We’ll run with a silly example. Let’s pretend that I have timed myself writing articles for this blog33 Hey, I should start doing that. Needless to say, I have not, and these numbers come from the depths of my bottom., and these are the times it took to write 40 different articles.

 19 32 31 28 24 21 21 33 55 14 29 44 16 16 30 26 31 24 28 39 23 47 25 17 43 15 27 21 37 45 21 26 31 16 17 36 24 27 17 20

Using only this data, we want to figure out a reasonable expectation for the mean value of this process. Let’s say “reasonable” in this case means 95 % confidence interval. To compute a confidence interval estimation, we need a point estimation of the expected value and standard deviation.

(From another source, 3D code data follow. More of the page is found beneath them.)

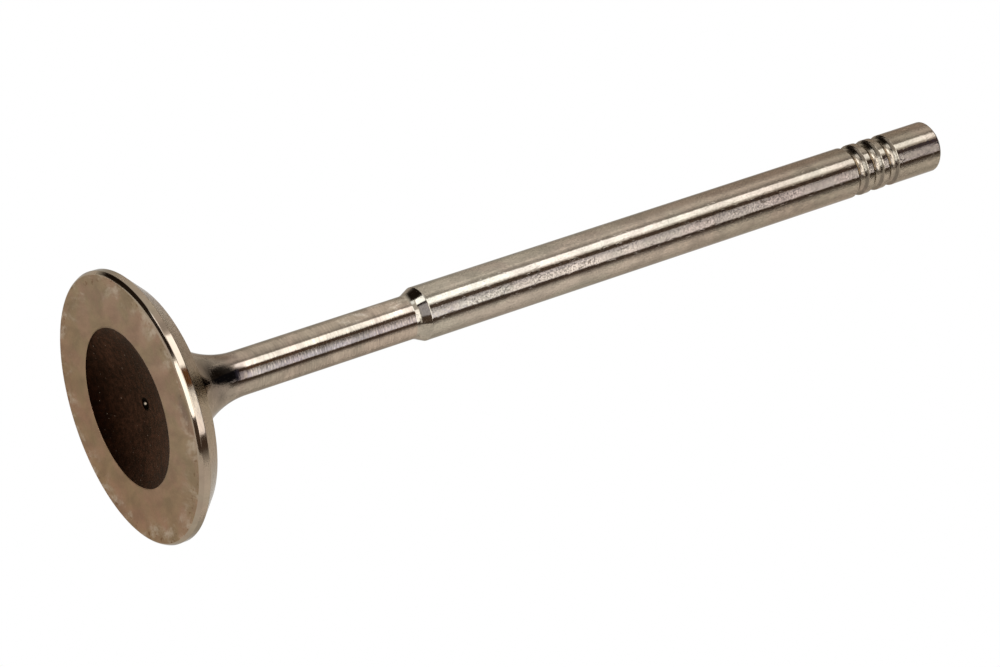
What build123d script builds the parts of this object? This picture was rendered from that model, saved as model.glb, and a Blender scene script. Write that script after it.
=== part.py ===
"""Poppet valve of an engine: one forging, ground all over but for the dish in its face.

The valve stands on its head. The origin is the centre of the head's flat face and
+Z runs up the stem to the tip. All sizes are in millimetres.
"""

from build123d import *
import math
import os

# Overall
overall_length = 107.0
head_diameter = 29.2
stem_diameter = 6.0
neck_diameter = 4.8

# Edge of the head: a steep bevel off the face, the upright margin, the 45 degree seat
edge_bevel_width = 0.26
edge_bevel_height = 0.45
margin_height = 0.72
seat_angle = 45.0
seat_width = 2.8

# Back of the head: a flat cone that sweeps into the neck
back_angle = 15.0
tulip_radius = 9.5

# Dish forged into the face, a little off the stem's axis, and the centre mark that is on it
dish_diameter = 17.4
dish_depth = 2.1
dish_shift_x = -0.23
centre_mark_diameter = 1.5
centre_mark_depth = 0.5

# Step from the relieved neck up to the full stem
cone_top_height = 35.4
cone_angle = 25.0
cone_foot_radius = 1.65

# Keeper grooves, round in section, counted down from the tip
groove_count = 3
groove_pitch = 2.28
groove_width = 1.5
groove_depth = 0.48
groove_lip_radius = 0.06
tip_length = 6.55
tip_chamfer = 0.35

# Worked out
head_radius = head_diameter / 2
stem_radius = stem_diameter / 2
neck_radius = neck_diameter / 2
face_radius = head_radius - edge_bevel_width
margin_top = edge_bevel_height + margin_height
seat_slope = math.radians(seat_angle)
seat_inner_radius = head_radius - seat_width * math.cos(seat_slope)
seat_top = margin_top + seat_width * math.sin(seat_slope)
back_foot = seat_top + (seat_inner_radius - neck_radius) * math.tan(math.radians(back_angle))
cone_foot = cone_top_height - (stem_radius - neck_radius) / math.tan(math.radians(cone_angle))
first_groove = overall_length - tip_length - groove_width / 2
groove_heights = [first_groove - groove_pitch * number for number in range(groove_count)]


def arc_radius(width, depth):
    """Radius of the round groove or dish that is this wide at its mouth and this deep."""
    return ((width / 2) ** 2 + depth**2) / (2 * depth)


def corners_at(section, radius, heights):
    """Corners of the half section at this radius and at these heights."""
    wanted = [Vector(radius, height) for height in heights]
    return [
        corner
        for corner in section.vertices()
        if any((Vector(*corner) - place).length < 0.001 for place in wanted)
    ]


def half_section():
    """Half of the valve's lengthwise section, from the axis outwards, without the grooves."""
    with BuildSketch(Plane.XZ) as section:
        with BuildLine():
            Polyline(
                (0, 0),
                (face_radius, 0),
                (head_radius, edge_bevel_height),
                (head_radius, margin_top),
                (seat_inner_radius, seat_top),
                (neck_radius, back_foot),
                (neck_radius, cone_foot),
                (stem_radius, cone_top_height),
                (stem_radius, overall_length - tip_chamfer),
                (stem_radius - tip_chamfer, overall_length),
                (0, overall_length),
                close=True,
            )
        make_face()
        fillet(corners_at(section, neck_radius, [back_foot]), tulip_radius)
        fillet(corners_at(section, neck_radius, [cone_foot]), cone_foot_radius)
    return section.sketch


def grooved_section():
    """The half section with the keeper grooves cut in and their lips broken."""
    groove_radius = arc_radius(groove_width, groove_depth)
    groove_centre = stem_radius - groove_depth + groove_radius
    with BuildSketch(Plane.XZ) as section:
        add(half_section())
        with Locations(*[(groove_centre, height) for height in groove_heights]):
            Circle(groove_radius, mode=Mode.SUBTRACT)
        lips = [height + side * groove_width / 2 for height in groove_heights for side in (-1, 1)]
        fillet(corners_at(section, stem_radius, lips), groove_lip_radius)
    return section.sketch


def dish():
    """The round dish, as the ball that leaves it, and the small cone of the centre mark."""
    ball_radius = arc_radius(dish_diameter, dish_depth)
    ball = Pos(dish_shift_x, 0, dish_depth - ball_radius) * Sphere(ball_radius)
    mark_start = dish_depth / 2
    mark_end = dish_depth + centre_mark_depth
    spread = centre_mark_diameter / 2 / centre_mark_depth
    mark = Cone(
        (mark_end - mark_start) * spread,
        0,
        mark_end - mark_start,
        align=(Align.CENTER, Align.CENTER, Align.MIN),
    )
    return ball + Pos(0, 0, mark_start) * mark


def valve():
    """The whole valve as one solid."""
    return revolve(grooved_section(), Axis.Z) - dish()


os.makedirs("parts", exist_ok=True)
export_step(valve(), "parts/valve.step")
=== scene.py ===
"""An engine's poppet valve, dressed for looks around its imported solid.

Lengths are in metres. The valve stands on its head: the origin is the centre of the head's
face and +Z runs up the stem. The studio is built for a camera that looks up at the face.
"""

import math

import bmesh
import bpy
from mathutils import Matrix, Quaternion, Vector


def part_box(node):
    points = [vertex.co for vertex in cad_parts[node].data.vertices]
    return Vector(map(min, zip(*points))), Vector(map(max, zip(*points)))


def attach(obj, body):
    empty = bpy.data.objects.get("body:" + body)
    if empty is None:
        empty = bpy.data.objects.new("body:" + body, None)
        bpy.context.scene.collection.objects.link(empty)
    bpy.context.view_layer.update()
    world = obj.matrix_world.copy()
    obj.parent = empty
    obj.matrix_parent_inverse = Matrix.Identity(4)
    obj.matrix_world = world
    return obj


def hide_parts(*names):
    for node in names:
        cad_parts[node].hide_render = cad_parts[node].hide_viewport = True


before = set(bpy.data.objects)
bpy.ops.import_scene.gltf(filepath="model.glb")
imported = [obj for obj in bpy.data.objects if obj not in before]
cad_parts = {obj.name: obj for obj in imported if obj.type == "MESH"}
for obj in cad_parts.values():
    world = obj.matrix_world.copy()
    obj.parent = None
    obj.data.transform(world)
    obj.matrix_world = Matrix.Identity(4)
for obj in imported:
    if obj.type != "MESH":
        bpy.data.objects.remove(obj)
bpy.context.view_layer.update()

bl_info = {
    "name": "Engine valve",
    "version": (1, 0, 0),
    "blender": (4, 5, 0),
    "location": "3D View > Sidebar > Valve",
    "description": "Makes a ground steel poppet valve and a small studio round it",
    "category": "Object",
}

MM = 0.001
FULL_TURN = math.tau
ORIGIN = (0.0, 0.0, 0.0)
lowest_corner, highest_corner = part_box("valve")


# Settings


def length(name, description, millimetres):
    """A length that a user may change, given here in millimetres."""
    return bpy.props.FloatProperty(
        name=name,
        description=description,
        default=millimetres * MM,
        min=0.0,
        subtype="DISTANCE",
        unit="LENGTH",
        precision=5,
    )


def slope(name, description, degrees):
    """An angle that a user may change, given here in degrees."""
    return bpy.props.FloatProperty(
        name=name,
        description=description,
        default=math.radians(degrees),
        subtype="ANGLE",
        unit="ROTATION",
    )


def colour(name, description, red, green, blue):
    """A colour that a user may change, written as the 0 to 255 values of a screen."""
    return bpy.props.FloatVectorProperty(
        name=name,
        description=description,
        default=[linear(value / 255) for value in (red, green, blue)],
        min=0.0,
        max=1.0,
        size=3,
        subtype="COLOR",
    )


def share(name, description, value, highest=1.0):
    """A plain number from 0 to its highest that a user may change."""
    return bpy.props.FloatProperty(
        name=name, description=description, default=value, min=0.0, max=highest
    )


def linear(value):
    """The light that a screen value between 0 and 1 stands for."""
    if value <= 0.04045:
        return value / 12.92
    return ((value + 0.055) / 1.055) ** 2.4


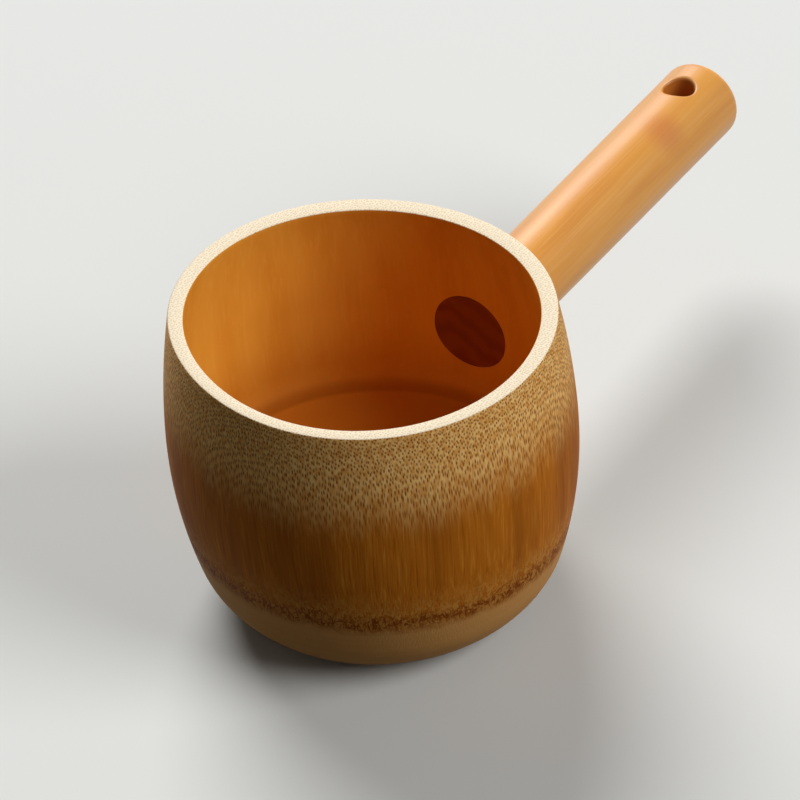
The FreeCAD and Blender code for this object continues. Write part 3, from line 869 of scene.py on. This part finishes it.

We know that we can estimate the expected value through

$\mu^*_{\mathrm{obs}} = \bar{x} \approx 27.4$

We calculate a point estimation of the standard deviation as well, by first crunching the average square distance from 27.4, and then taking the square root of that.

$\left(\sigma^*_{\mathrm{obs}}\right)^2 = s^2 = \frac{\sum_i (27.4 - x_i)^2}{40}$

which yields $$s \approx 9.8$$.

We could say “The expected value is $$27.4 \pm 9.8$$!” but that is a very imprecise estimation44 That’s basically running the experiment a bunch of times and saying “I know! The true value can be any of these values we actually received”. Well, of course it can. and we can do better.

In order to convert this into an estimation with a 95 % confidence, we use a $$t$$ distribution table. We look up

1. the row for $$v=39$$ because the degrees of freedom is one less than the number of samples in the observation; and
2. the column of our desired confidence, which is going to be 0.975. We are calculating with $$1-\alpha/2 = 1-0.025$$ because the confidence interval is two-sided.

Unless I’m reading things wrong, the table tells us that

$t^* = t_{0.0975,39} = 2.021.$

Finally, the 95% confidence interval estimation is then computed as

$\mu^*_{obs} \pm t^* \frac{\sigma^*_{\mathrm{obs}}}{\sqrt{n}}$

or, in our case,

$27.4 \pm 2.021 \frac{9.8}{6.32} \approx 27.4 \pm 3.13$

So there we go! The expected value lies between 24.3 and 30.5 with a 95 % probability.